Anda por aí muita avestruz. Vêem o desemprego que no Algarve é do pior que o país apresenta, e não só enterram a cabeça na areia como querem que os outros à viva força imitem as avestruzes, não sendo nem querendo ser bichos que tais. Vêem a insegurança com o aumento da criminalidade a fazer notícia diária em cada terra, mas, com a cabeça metida lá bem para o fundo da cova de conveniência, argumentam com as estatísticas do ano passado para este ano ou com as comparações de queixas no período homólogo como se as pessoas acreditassem ou tivesse que acreditar nessa palraria artificial. Vêem o turismo a cair em quantidade e em qualidade com perda de mercados, mas adiam formular o problema e encontrar solução, com promessas de mirabolantes promoções supostamente salvadoras e com anúncios de mercados alternativos que não passam de miragens. Vêem a agricultura como está, e ainda falam do golfe como o ouro que se pode encontrar em toda a região. Vêem as pescas como estão, mas disso pouco mais conhecem ou querem conhecer que a peixaria bem provida da grande superfície ali ao lado. Vêem o grosso das escolas secundárias a primarizar-se e o que há de universidades a secundarizar-se, mas vão de vento em popa como se fossem elites do pensamento em veraneio e sem que uma única vez na vida se incomodem com o facto do Algarve não ter um escol digno deste nome e digno dessa função. Vêem que o Algarve não beneficia de uma estratégia cultural traçada com princípio, meio e fim, mas o que lhes importa é que o Olhanense se mantenha, o Portimonense suba e o Teatro das Figuras se encha com a misericórdia de deus, até porque o Dia de Portugal já vai ser em Faro.

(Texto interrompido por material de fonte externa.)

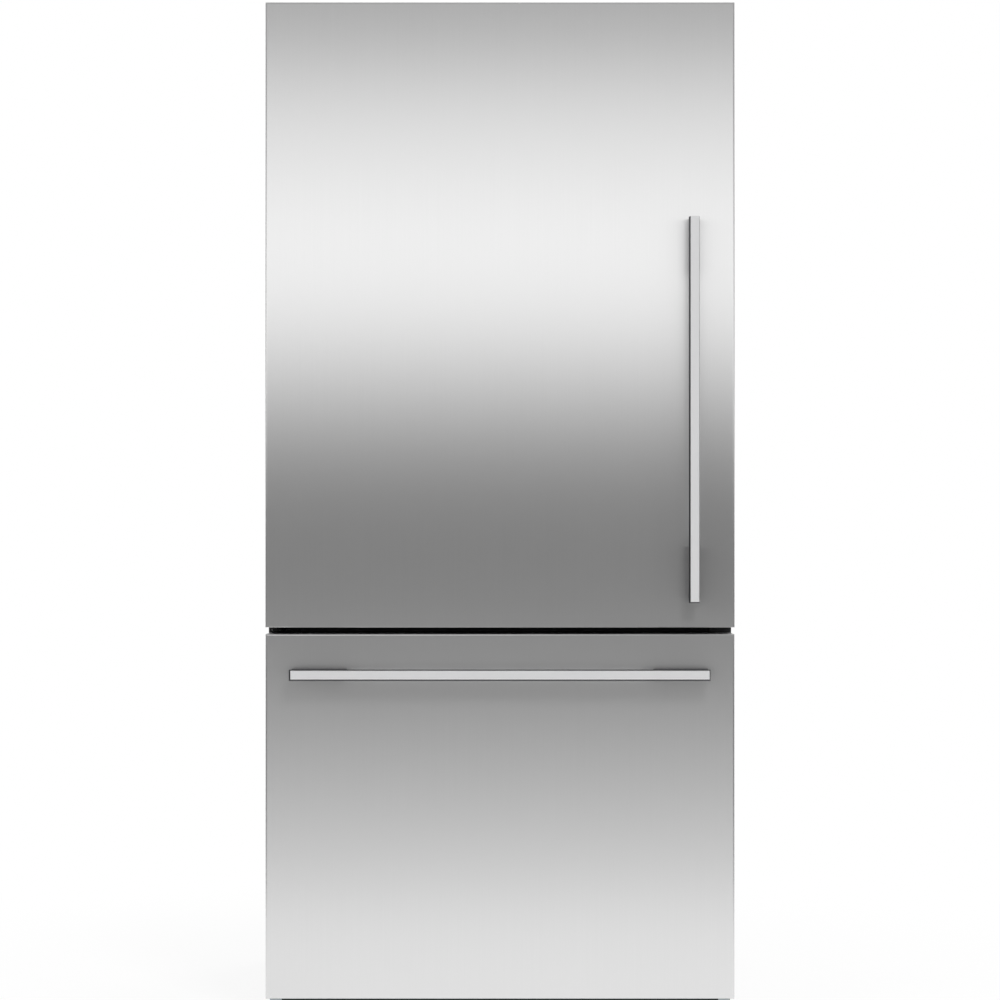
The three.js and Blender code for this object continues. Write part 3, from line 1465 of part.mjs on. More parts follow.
// A lipped channel, open towards the middle of the freezer. Distances are from the side wall.
function channel(sideSign, web, reach, halfHeight, lip, y) {
  const at = (distance) => sideSign * (freezerHalf - distance);
  const inner = halfHeight - runnerWall;
  const corners = [
    [at(web), -halfHeight], [at(reach), -halfHeight], [at(reach), -halfHeight + lip],
    [at(reach - runnerWall), -halfHeight + lip], [at(reach - runnerWall), -inner],
    [at(web + runnerWall), -inner], [at(web + runnerWall), inner], [at(reach - runnerWall), inner],
    [at(reach - runnerWall), halfHeight - lip], [at(reach), halfHeight - lip],
    [at(reach), halfHeight], [at(web), halfHeight],
  ];
  const raised = corners.map(([across, up]) => [across, runnerZ + up]);
  return pull(outline(raised), 'y', ...y);
}

const nest = runnerWall + runnerGap;
const middleHalf = runnerHalfHeight - nest;
const innerHalfHeight = middleHalf - nest;
const ledgeLevel = runnerZ + carrierHalfHeight;

// The drawer's member: a channel, a stem out of its mouth, the bin's ledge and the tab on the liner.
function runnerInner(sideSign) {
  const web = fit + 2 * nest;
  const reach = runnerReach - 2 * nest;
  const at = (distance) => sideSign * (freezerHalf - distance);
  const between = (a, b) => ordered(at(a), at(b));
  const body = channel(sideSign, web, reach, innerHalfHeight, runnerLip, runnerY);
  const back = carrierStem + carrierWall;
  const section = outline([
    [at(web), runnerZ - stemHalf], [at(carrierStem), runnerZ - stemHalf],
    [at(carrierStem), runnerZ - carrierHalfHeight], [at(back), runnerZ - carrierHalfHeight],
    [at(back), ledgeLevel - carrierWall], [at(back + carrierLedge), ledgeLevel - carrierWall],
    [at(back + carrierLedge), ledgeLevel], [at(carrierStem), ledgeLevel],
    [at(carrierStem), runnerZ + stemHalf], [at(web), runnerZ + stemHalf],
  ]);
  const front = panelBack + fit;
  const tabX = between(carrierStem, carrierStem + carrierTabWidth);
  const tab = block(
    ...tabX, front, front + carrierTabThickness,
    runnerZ - carrierTabHeight / 2, runnerZ + carrierTabHeight / 2,
  );
  const neck = block(
    ...between(carrierStem, back), front + carrierTabThickness - bite, runnerY[0] + bite,
    runnerZ - carrierHalfHeight, runnerZ + carrierHalfHeight,
  );
  return join(body, pull(section, 'y', ...runnerY), tab, neck);
}

for (const [side, sideSign] of [['left', -1], ['right', 1]]) {
  const outer = channel(sideSign, fit, runnerReach, runnerHalfHeight, runnerLip, runnerY);
  add(cabinet, `runner_outer_${side}`, outer, ...galvanised);
  const middle = groupAt(sideSign * freezerHalf, runnerY[0], runnerZ);
  const middleMember = channel(
    sideSign, fit + nest, runnerReach - nest, middleHalf, runnerLip, runnerY,
  );
  add(middle, `runner_middle_${side}`, middleMember, ...galvanised);
  add(drawer, `runner_inner_${side}`, runnerInner(sideSign), ...galvanised);
}

// ---- Freezer bin and the tray that slides on its rim ----

const binHalf = freezerHalf - carrierStem - carrierWall - carrierLedge - 1;
const binY = [panelBack + drawerDyke + binFrontGap, stepFront - binRearGap];
const binZ = [freezerFloor + binLift, ledgeLevel + fit + tubRim];
const freezerBin = tub({
  x: [-binHalf, binHalf], y: binY, z: binZ,
  radius: binCorner, draft: binDraft, sideRim: carrierLedge - 1, endRim: binEndRim,
});
add(drawer, 'freezer_bin', freezerBin, ...clearPlastic);

const trayHalf = binHalf - tubWall - traySideGap;
const trayTop = binZ[1] + fit + tubRim;
const trayFront = binY[0] + tubWall + trayFrontGap;
const trayY = [trayFront, trayFront + trayLength];
const tray = groupAt(0, trayY[0], trayTop, drawer);
const freezerTray = tub({
  x: [-trayHalf, trayHalf], y: trayY, z: [trayTop - trayHeight, trayTop],
  radius: trayCorner, draft: trayDraft, sideRim: tubWall + traySideGap + trayRimHold, endRim: 2,
});
add(tray, 'freezer_tray', freezerTray, ...whitePlastic);

export default refrigerator;
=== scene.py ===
import json
import math

import bmesh
import bpy
from mathutils import Matrix, Vector

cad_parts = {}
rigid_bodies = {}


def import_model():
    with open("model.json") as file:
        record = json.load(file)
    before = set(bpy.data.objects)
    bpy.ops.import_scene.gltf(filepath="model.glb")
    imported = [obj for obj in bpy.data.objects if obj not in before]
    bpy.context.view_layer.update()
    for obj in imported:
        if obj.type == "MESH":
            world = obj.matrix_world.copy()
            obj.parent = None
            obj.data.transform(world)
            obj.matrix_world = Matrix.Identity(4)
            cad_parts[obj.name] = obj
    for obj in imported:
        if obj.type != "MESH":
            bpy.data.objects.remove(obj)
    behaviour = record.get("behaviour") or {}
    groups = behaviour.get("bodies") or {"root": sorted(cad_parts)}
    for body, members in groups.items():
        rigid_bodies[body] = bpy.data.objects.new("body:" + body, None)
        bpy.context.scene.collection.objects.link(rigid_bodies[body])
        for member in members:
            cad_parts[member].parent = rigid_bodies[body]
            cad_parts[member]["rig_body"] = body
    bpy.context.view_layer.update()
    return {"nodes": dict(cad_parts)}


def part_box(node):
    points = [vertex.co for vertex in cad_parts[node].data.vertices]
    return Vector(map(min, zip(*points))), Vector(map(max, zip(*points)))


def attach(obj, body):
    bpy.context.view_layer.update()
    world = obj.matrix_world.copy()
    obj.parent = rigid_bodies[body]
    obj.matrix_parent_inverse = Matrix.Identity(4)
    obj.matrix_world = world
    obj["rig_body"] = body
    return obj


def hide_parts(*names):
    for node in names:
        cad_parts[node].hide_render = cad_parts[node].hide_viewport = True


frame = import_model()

# ---- Camera ----
# It stands five metres in front of the doors, level, at the height of the lower third of the upper
# door. From there the long lens sees the doors square on, filling the frame from top to bottom.

front_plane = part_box("door_skin")[0].y
camera_distance = 5.0
camera_height = 0.8766
half_view = 0.842  # half of what the lens takes in at the doors' plane


def link_up(thing):
    """Puts a new object into the scene."""
    bpy.context.scene.collection.objects.link(thing)
    return thing


camera_data = bpy.data.cameras.new("studio camera")
camera_data.angle = 2 * math.atan(half_view / camera_distance)
camera = link_up(bpy.data.objects.new("studio camera", camera_data))
camera.location = (0, front_plane - camera_distance, camera_height)
camera.rotation_euler = (math.radians(90), 0, 0)
bpy.context.scene.camera = camera

# ---- Studio: white room, pale floor, gradient panel and lamps ----
# A product studio: everything round the object is white, and the floor is pale and matt.
# A long panel behind the photographer, bright above and dim below, gives flat steel its soft bands.


def linear(code):
    """The linear value of an sRGB hex colour."""
    shares = [int(code[i:i + 2], 16) / 255 for i in (0, 2, 4)]
    return (*[c / 12.92 if c <= 0.04045 else ((c + 0.055) / 1.055) ** 2.4 for c in shares], 1)


def add(tree, kind, settings=None, links=None):
    """Adds a node. A setting goes to the input of that name, or else to the property."""
    made = tree.nodes.new(kind)
    for key, value in (settings or {}).items():
        if isinstance(key, int) or key in made.inputs:
            made.inputs[key].default_value = value
        else:
            setattr(made, key, value)
    for key, socket in (links or {}).items():
        tree.links.new(socket, made.inputs[key])
    return made


room_light = 0.62  # how strongly the white room lights matt surfaces

world = bpy.data.worlds.new("white studio")
bpy.context.scene.world = world
world.use_nodes = True
tree = world.node_tree
tree.nodes.clear()
path = add(tree, "ShaderNodeLightPath")
seen = add(tree, "ShaderNodeMath", {"operation": "ADD"}, {
    0: path.outputs["Is Camera Ray"], 1: path.outputs["Is Glossy Ray"]})
seen = add(tree, "ShaderNodeMath", {"operation": "ADD", "use_clamp": True}, {
    0: seen.outputs[0], 1: path.outputs["Is Transmission Ray"]})
around = add(tree, "ShaderNodeBackground", {"Color": linear("FFFFFF"), "Strength": room_light})
white = add(tree, "ShaderNodeBackground", {"Color": linear("FFFFFF"), "Strength": 1.0})
chosen = add(tree, "ShaderNodeMixShader", links={
    0: seen.outputs[0], 1: around.outputs[0], 2: white.outputs[0]})
add(tree, "ShaderNodeOutputWorld", links={"Surface": chosen.outputs[0]})

floor_size = 16  # metres
floor_white = 0.88  # share of the floor under the object that stays white whatever falls on it
shadow_core = 0.5  # metres from the middle of the floor to where it begins to turn all white
shadow_reach = 1.6  # metres from the middle of the floor to where it has become all white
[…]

Com tanta avestruz, como é que neste areal não volta a ter êxito apenas quem seja acrítico e os idealistas não passem de uns fracassados?

Carlos Albino

    Flagrante pedido: Temos em mão um livro inédito com 837 quadras em que “alpista” rima com “sacrista” e “manta” com “sacripanta”... Qual é o município que quer apoiar a edição desta manifesta e genuína cultura popular?